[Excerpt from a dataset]
========================================

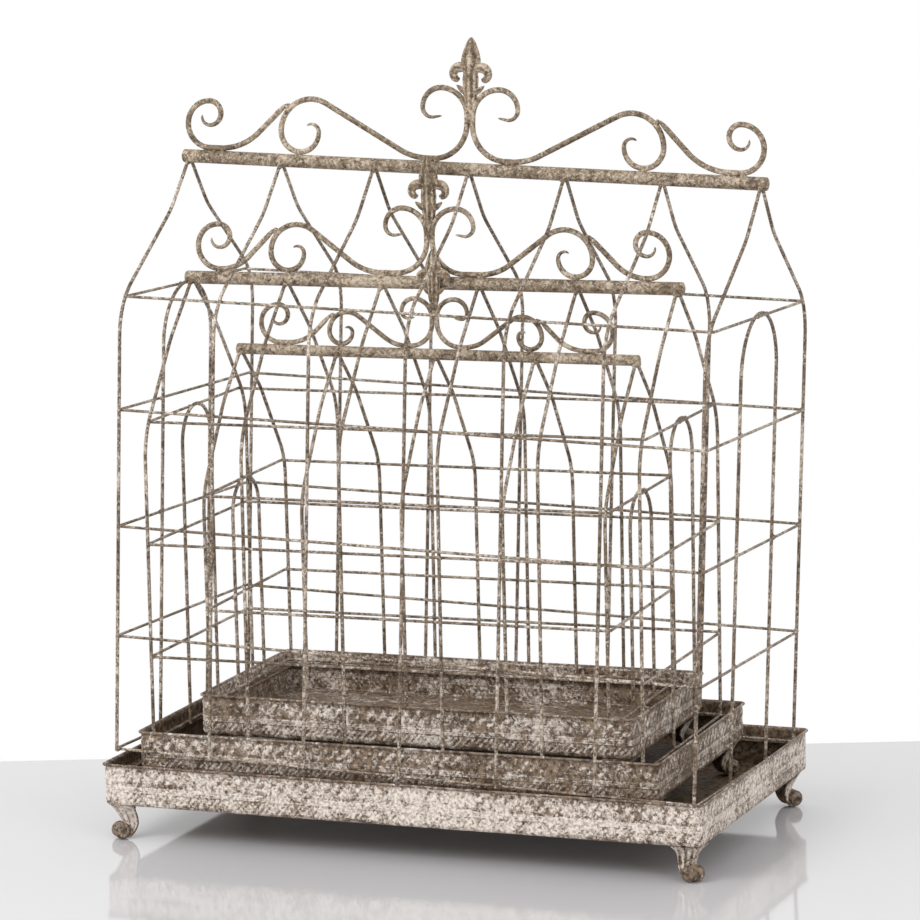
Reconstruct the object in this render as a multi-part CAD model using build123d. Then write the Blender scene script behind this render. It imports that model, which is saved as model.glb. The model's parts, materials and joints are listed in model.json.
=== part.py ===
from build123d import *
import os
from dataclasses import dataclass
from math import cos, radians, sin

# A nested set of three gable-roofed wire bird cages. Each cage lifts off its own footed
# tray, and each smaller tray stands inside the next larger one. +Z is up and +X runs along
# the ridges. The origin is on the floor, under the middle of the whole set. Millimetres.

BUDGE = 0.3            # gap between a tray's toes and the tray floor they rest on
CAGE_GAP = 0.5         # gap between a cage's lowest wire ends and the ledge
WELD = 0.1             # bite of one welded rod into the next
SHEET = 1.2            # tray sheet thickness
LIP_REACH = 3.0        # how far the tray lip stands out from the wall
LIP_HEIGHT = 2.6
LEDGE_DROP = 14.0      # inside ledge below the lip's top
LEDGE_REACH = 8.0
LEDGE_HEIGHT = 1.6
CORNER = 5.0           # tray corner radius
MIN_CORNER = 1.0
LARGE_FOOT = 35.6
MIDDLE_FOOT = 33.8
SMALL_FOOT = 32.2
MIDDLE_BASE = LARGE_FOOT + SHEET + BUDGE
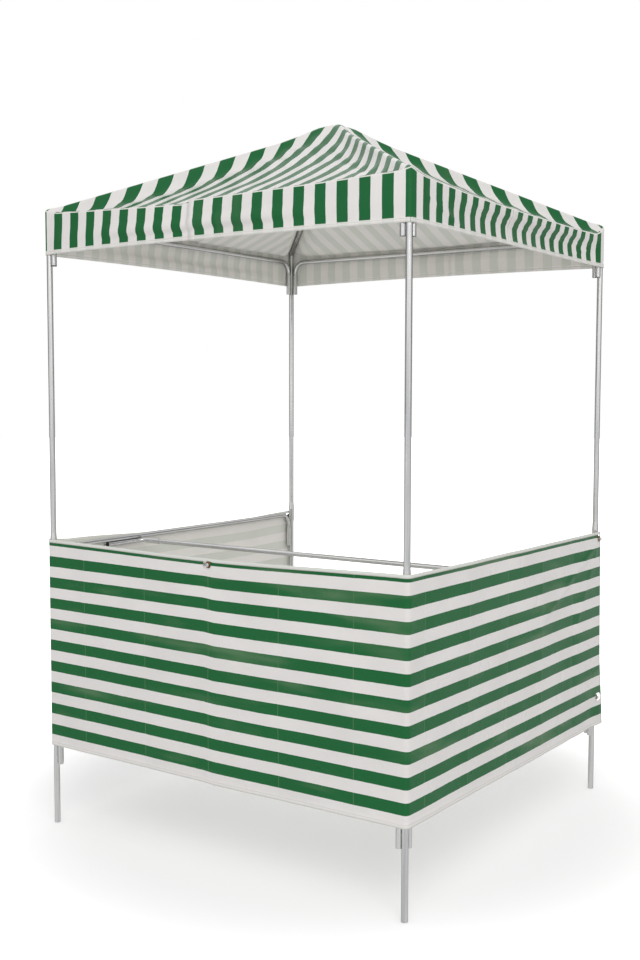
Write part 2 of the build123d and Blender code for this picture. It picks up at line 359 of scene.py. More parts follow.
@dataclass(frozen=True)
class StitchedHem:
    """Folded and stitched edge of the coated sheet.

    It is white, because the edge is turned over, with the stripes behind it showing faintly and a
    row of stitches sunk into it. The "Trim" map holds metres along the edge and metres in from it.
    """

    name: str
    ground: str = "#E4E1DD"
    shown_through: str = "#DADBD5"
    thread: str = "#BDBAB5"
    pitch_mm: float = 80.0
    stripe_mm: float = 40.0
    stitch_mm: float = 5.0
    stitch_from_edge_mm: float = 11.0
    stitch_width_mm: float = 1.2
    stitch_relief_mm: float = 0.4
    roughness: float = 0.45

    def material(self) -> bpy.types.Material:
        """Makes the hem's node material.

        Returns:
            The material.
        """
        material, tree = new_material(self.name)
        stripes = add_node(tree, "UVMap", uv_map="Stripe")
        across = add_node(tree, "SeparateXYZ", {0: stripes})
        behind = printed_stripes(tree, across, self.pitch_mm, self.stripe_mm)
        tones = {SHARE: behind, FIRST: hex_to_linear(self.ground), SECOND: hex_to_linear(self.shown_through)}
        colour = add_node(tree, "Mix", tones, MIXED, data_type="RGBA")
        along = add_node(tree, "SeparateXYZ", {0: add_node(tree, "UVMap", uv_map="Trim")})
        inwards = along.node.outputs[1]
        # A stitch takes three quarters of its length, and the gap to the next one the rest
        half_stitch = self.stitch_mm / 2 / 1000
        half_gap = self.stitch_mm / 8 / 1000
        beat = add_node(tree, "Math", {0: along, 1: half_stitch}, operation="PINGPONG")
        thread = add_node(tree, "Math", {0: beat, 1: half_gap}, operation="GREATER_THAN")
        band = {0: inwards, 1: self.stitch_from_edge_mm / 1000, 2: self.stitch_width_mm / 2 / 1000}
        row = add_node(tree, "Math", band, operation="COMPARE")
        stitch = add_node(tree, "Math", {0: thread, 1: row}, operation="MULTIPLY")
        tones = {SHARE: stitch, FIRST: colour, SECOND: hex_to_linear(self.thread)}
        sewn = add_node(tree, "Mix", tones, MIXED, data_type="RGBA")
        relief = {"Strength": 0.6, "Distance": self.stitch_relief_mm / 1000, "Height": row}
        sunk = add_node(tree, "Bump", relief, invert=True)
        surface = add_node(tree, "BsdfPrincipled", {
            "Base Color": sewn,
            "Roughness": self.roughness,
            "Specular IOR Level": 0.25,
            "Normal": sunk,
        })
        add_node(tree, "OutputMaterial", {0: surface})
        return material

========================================

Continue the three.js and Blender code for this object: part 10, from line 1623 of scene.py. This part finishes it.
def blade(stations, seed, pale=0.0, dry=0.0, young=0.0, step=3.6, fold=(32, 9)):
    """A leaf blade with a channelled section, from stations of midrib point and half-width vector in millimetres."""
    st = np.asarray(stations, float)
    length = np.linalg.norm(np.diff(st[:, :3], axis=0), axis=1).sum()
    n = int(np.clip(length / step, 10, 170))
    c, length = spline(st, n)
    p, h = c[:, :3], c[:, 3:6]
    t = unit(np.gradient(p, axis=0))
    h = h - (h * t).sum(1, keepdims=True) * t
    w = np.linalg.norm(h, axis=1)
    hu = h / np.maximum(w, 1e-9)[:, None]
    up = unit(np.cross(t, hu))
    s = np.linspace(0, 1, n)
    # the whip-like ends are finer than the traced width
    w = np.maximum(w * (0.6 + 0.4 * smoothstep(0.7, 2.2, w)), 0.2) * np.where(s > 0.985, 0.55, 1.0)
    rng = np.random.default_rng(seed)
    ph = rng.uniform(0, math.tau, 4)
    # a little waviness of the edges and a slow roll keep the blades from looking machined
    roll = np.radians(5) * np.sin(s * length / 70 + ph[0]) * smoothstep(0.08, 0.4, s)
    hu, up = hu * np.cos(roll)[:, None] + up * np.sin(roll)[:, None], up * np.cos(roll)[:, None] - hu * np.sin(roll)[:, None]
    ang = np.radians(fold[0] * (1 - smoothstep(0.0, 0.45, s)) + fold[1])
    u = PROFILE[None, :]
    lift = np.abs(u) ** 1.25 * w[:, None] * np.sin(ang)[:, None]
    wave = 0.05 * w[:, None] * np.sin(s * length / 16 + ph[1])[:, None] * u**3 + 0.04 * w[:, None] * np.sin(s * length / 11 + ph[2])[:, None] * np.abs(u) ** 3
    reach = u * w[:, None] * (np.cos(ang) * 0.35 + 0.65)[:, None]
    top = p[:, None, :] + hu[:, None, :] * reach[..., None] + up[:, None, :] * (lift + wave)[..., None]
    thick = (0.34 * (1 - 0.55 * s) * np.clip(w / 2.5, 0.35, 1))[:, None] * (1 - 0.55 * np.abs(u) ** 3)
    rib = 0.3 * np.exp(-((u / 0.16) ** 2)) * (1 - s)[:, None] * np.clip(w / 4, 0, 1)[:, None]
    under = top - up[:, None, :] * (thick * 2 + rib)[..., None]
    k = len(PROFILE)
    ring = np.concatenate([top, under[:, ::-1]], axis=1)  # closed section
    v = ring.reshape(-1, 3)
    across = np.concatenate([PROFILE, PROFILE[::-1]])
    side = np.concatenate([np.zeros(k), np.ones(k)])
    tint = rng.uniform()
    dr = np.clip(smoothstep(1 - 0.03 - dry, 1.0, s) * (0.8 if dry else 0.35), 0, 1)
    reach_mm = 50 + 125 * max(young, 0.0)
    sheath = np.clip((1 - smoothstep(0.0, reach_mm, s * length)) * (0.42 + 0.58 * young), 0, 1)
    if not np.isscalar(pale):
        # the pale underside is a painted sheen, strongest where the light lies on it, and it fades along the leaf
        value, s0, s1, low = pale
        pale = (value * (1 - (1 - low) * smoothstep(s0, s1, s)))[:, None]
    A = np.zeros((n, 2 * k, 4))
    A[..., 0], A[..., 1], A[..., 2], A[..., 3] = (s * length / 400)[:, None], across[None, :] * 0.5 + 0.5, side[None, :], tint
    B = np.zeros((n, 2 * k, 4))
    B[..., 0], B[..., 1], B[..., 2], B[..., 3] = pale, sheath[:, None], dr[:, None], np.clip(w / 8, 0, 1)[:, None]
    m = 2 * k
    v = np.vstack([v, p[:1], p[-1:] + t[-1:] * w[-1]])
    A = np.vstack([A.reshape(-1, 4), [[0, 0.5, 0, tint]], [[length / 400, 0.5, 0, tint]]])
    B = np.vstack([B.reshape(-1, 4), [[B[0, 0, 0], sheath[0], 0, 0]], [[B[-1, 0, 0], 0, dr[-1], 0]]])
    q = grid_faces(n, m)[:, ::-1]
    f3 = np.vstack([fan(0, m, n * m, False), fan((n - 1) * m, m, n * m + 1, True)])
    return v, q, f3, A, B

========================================

Begin at the line that has "Write part 2"; stop after the line that has "the coated sheet.". Copy every line in that span exactly.

> **Solution for this exercise**:
Write part 2 of the build123d and Blender code for this picture. It picks up at line 359 of scene.py. More parts follow.
@dataclass(frozen=True)
class StitchedHem:
    """Folded and stitched edge of the coated sheet.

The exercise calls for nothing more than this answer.